*Problem statement*
Restate word for word the lines beginning at the one that contains "25, -28, 2, 1)" and ending at the one that contains "obj.parent = empty"; include both and nothing else.
————————
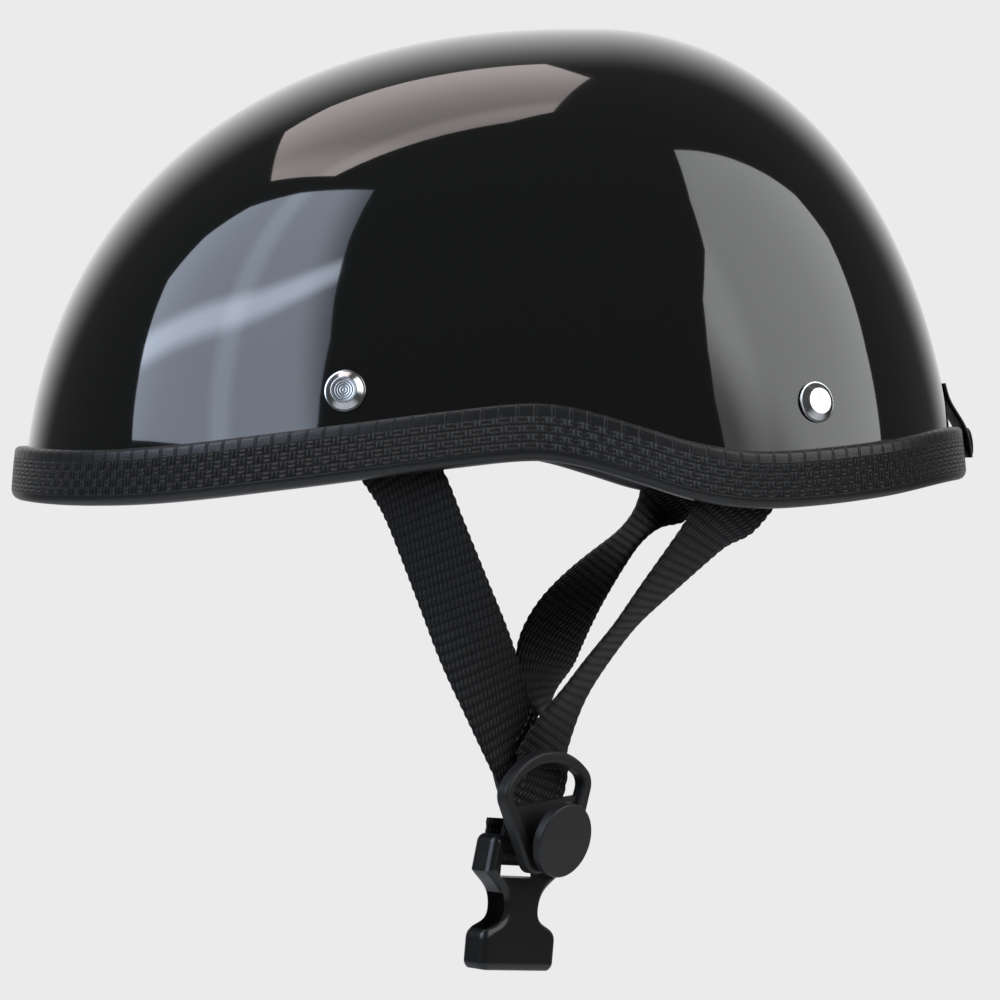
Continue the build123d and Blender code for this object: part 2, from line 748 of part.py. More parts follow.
def buckle_plug(plane):
    """Body of the male half: its webbing slot, bar and guide tongue."""
    half, top = buckle_width / 2, bar_height / 2 + slot_play + leg_level
    low = top - plug_height
    slot = webbing_width / 2 + slot_play
    with BuildPart() as plug:
        with BuildSketch() as outline:
            with Locations((0, top)):
                Rectangle(buckle_width, plug_height, align=(Align.CENTER, Align.MAX))
            fillet(outline.vertices(), buckle_round)
        extrude(amount=plug_thickness / 2, both=True)
        fillet(plug.edges().group_by(Axis.Z)[0] + plug.edges().group_by(Axis.Z)[-1], buckle_round / 2)
        with BuildSketch():
            with Locations((0, low + buckle_wall + bar_height / 2)):
                Rectangle(2 * slot, plug_height, align=(Align.CENTER, Align.MIN))
        extrude(amount=buckle_thickness, both=True, mode=Mode.SUBTRACT)
        with BuildSketch(Plane.YZ.offset(-slot - buckle_wall / 2)):
            RectangleRounded(bar_height, bar_thickness, bar_round)
        extrude(amount=2 * slot + buckle_wall)
        with BuildSketch() as tongue:
            with Locations((0, low + buckle_round)):
                Rectangle(guide_width, guide_length + buckle_round, align=(Align.CENTER, Align.MAX))
            fillet(tongue.vertices().group_by(Axis.Y)[0], guide_width / 4)
        extrude(amount=guide_thickness / 2, both=True)
    return plug.part.moved(plane.location)


def plug_prong(plane, hand):
    """Springy prong of the plug with its barbed head, on one side of the guide."""
    half, top = buckle_width / 2 - buckle_wall - slot_play, bar_height / 2 + slot_play + leg_level
    root = top - plug_height - prong_play
    barb, tip = root - prong_length + prong_head, root - prong_length
    inner = half - prong_width
    with BuildPart() as prong:
        with BuildSketch() as outline:
            with BuildLine():
                Polyline(
                    (hand * inner, root), (hand * (half - prong_play), root), (hand * (half - prong_play), barb),
                    (hand * (half + buckle_wall), barb), (hand * (half + buckle_wall), barb - prong_width / 2),
                    (hand * (inner + prong_width / 3), tip), (hand * (inner - prong_play), tip),
                    (hand * (inner - prong_play), barb), close=True,
                )
            make_face()
        extrude(amount=prong_thickness / 2, both=True)
    return prong.part.moved(plane.location)


past_swing_line = above_hinge(0)


def side_harness(hand, side, turn, ring_tip, buckle_tip, front_slant, rear_slant, front_ply, rear_ply):
    """Pieces of one side's harness, named and exported; returns the buckle's plane."""
    out = Vector(-sin(radians(turn)), side * cos(radians(turn)), 0)
    middle_y = (exit_point(front_exit_x, side).Y + exit_point(rear_exit_x, side).Y) / 2
    centre = Vector(ring_x, middle_y, ring_z)
    ring_plane = Plane(centre, x_dir=Vector(0, 0, 1).cross(out), z_dir=out)
    seam = ring_height * seam_share
    down = Vector(-sin(radians(buckle_tip)), -cos(radians(buckle_tip)), 0)
    bar = at(ring_plane, 0, seam, buckle_level)
    bar = bar + (ring_plane.x_dir * down.X + ring_plane.y_dir * down.Y) * (seam + buckle_drop)
    buckle_plane = tipped(Plane(bar, x_dir=ring_plane.x_dir, z_dir=out), -buckle_tip)
    front_leg = buckle_level + leg_level

    tipped_ring = tipped(ring_plane, ring_tip)
    stud = Location(tipped_ring) * Location((0, -button_drop, 0))
    back = Location((0, 0, front_leg - webbing / 2 - fit_gap))
    loop = webbing_loop(buckle_plane, seam + buckle_drop, loop_tail[hand])
    swing_line = (exit_point(front_exit_x, side) - exit_point(rear_exit_x, side)).normalized()
    pieces = {
        "strap_ring": strap_ring(tipped_ring),
        "ring_button": ring_button(tipped_ring),
        "button_washer": flat_washer(back_washer_size, stud_size + fit_gap, back_washer).moved(stud * back),
        "chin_loop": loop - Cylinder(stud_size / 2 + fit_gap, buckle_thickness * 2).moved(stud),
    }
    for end, x, slant, ply in (
        ("front", front_exit_x, front_slant, front_ply),
        ("rear", rear_exit_x, rear_slant, rear_ply),
    ):
        way = strap_ways[end].normalized()
        across = Vector(0, 1, 0).cross(way)
        start = exit_point(x, side) - way * webbing_width / 2
        last = at(ring_plane, 0, seam - ring_bar, front_leg - ply * (webbing + ply_gap))
        last_way = ring_plane.x_dir * sin(radians(slant)) - ring_plane.y_dir * cos(radians(slant))
        last_across = last_way.cross(out)
        if last_across.dot(across) < 0:
            last_across = -last_across
        ribbon = strap(start, way, across, last, last_way, last_across)
        knuckle = Plane(exit_point(x, side), z_dir=swing_line) * Cylinder(
            webbing / 2, webbing_width / abs(swing_line.cross(way).length) - webbing
        )
        pieces[f"{end}_strap"] = ribbon.part - past_swing_line + knuckle
    for name, piece in pieces.items():
        piece.label = f"{name}_{hand}"
        export_step(piece, f"parts/{name}_{hand}.step")
    return buckle_plane


left_buckle = side_harness("left", 1, left_turn, ring_lean, buckle_lean, 25, -28, 2, 1)
socket = buckle_socket(left_buckle)
socket.label = "buckle_socket"
export_step(socket, "parts/buckle_socket.step")

right_buckle = side_harness("right", -1, right_turn, 0, 0, 0, 0, 1, 2)
plug = buckle_plug(right_buckle)
plug.label = "buckle_plug"
export_step(plug, "parts/buckle_plug.step")
for hand, name in ((1, "plug_prong_inner"), (-1, "plug_prong_outer")):
    prong = plug_prong(right_buckle, hand)
    prong.label = name
    export_step(prong, f"parts/{name}.step")
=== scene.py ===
from math import ceil, cos, pi, radians, sin, sqrt, tan

import bmesh
import bpy
from bpy.props import FloatProperty, FloatVectorProperty, IntProperty, PointerProperty
from bpy.types import Operator, Panel, PropertyGroup
from mathutils import Matrix, Vector


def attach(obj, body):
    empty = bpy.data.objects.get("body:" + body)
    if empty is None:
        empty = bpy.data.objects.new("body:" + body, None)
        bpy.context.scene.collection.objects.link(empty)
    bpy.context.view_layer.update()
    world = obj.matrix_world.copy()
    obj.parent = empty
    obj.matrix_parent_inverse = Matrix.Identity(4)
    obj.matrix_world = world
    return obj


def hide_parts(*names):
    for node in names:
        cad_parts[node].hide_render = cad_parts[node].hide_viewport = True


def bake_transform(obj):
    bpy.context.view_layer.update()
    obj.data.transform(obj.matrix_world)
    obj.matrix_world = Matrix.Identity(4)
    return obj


bl_info = {
    "name": "Half Shell Helmet",
    "version": (1, 0, 0),
    "blender": (4, 5, 0),
    "location": "View3D > Sidebar > Helmet",
    "description": "Dresses the packed frame of a half shell motorcycle helmet",
    "category": "Add Mesh",
}

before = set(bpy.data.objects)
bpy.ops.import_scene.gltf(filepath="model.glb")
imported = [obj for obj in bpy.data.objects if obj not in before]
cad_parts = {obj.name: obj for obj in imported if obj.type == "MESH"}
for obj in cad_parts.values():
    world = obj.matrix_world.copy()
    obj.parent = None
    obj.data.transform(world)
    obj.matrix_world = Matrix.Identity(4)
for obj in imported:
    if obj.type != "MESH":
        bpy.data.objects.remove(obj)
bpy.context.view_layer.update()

# Dome of the shell, in metres, from its centre
FRONT_REACH, REAR_REACH = 0.168, 0.108
HALF_WIDTH, DOME_HEIGHT = 0.106, 0.152
DOME_X, DOME_Z = -0.030, -0.0115
FRONT_POWERS, REAR_POWERS, SECTION_POWER = (2.45, 2.3), (2.1, 2.1), 2.15
SHELL_WALL = 0.0035
HALF_LENGTH = (FRONT_REACH + REAR_REACH) / 2

# Rim line in side view, as shares of the half length and of the ear arch's rise
ARCH_RISE = 0.013
RIM_SHARES = [
    (-1.16, 0.80), (-0.91, 0.48), (-0.76, 0.22), (-0.59, 0.04), (-0.48, 0.02), (-0.37, 0.20),
    (-0.26, 0.55), (-0.15, 0.88), (-0.06, 1.00), (0.09, 0.86), (0.43, 0.40), (0.68, 0.10),
    (0.85, 0.03), (1.16, 0.14),
]
SHELL_FOOT = 0.0032

# Edge trim
TRIM_HEIGHT, TRIM_OUT, TRIM_INNER = 0.0155, 0.0036, 0.005
TRIM_FOOT_ROUND, TRIM_LIP_ROUND = 0.003, 0.0014

# Layers inside the shell, as insets of the dome surface
TAB_UPPER, TAB_LOWER = 0.0038, 0.0053
PAD_OUTER, PAD_INNER = 0.0141, 0.0206

# Webbing: width, thickness, spacing of plies and depth of the teeth at its edges
WEBBING_WIDTH, WEBBING, PLY, TOOTH = 0.020, 0.0015, 0.00225, 0.00035

# Rivets as x and height, their washers, and where and how the straps leave the rim
RIVETS = {"front": (0.0422, 0.0318), "rear": (-0.0860, 0.0290)}
WASHER_SIZE, WASHER_BORE, WASHER, WASHER_GAP = 0.0096, 0.0043, 0.001, 0.0006
EXITS = {"front": 0.0242, "rear": -0.0587}
EXIT_DROP, EXIT_CLEARANCE, TAB_PAST_RIVET = 0.004, 0.0008, 0.011
STRAP_WAYS = {"front": Vector((-0.366, 0, -0.93)), "rear": Vector((0.62, 0, -0.785))}
BEND_REACH, STRAP_STEPS = 0.004, 60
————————
*Task result*
left_buckle = side_harness("left", 1, left_turn, ring_lean, buckle_lean, 25, -28, 2, 1)
socket = buckle_socket(left_buckle)
socket.label = "buckle_socket"
export_step(socket, "parts/buckle_socket.step")

right_buckle = side_harness("right", -1, right_turn, 0, 0, 0, 0, 1, 2)
plug = buckle_plug(right_buckle)
plug.label = "buckle_plug"
export_step(plug, "parts/buckle_plug.step")
for hand, name in ((1, "plug_prong_inner"), (-1, "plug_prong_outer")):
    prong = plug_prong(right_buckle, hand)
    prong.label = name
    export_step(prong, f"parts/{name}.step")
=== scene.py ===
from math import ceil, cos, pi, radians, sin, sqrt, tan

import bmesh
import bpy
from bpy.props import FloatProperty, FloatVectorProperty, IntProperty, PointerProperty
from bpy.types import Operator, Panel, PropertyGroup
from mathutils import Matrix, Vector


def attach(obj, body):
    empty = bpy.data.objects.get("body:" + body)
    if empty is None:
        empty = bpy.data.objects.new("body:" + body, None)
        bpy.context.scene.collection.objects.link(empty)
    bpy.context.view_layer.update()
    world = obj.matrix_world.copy()
    obj.parent = empty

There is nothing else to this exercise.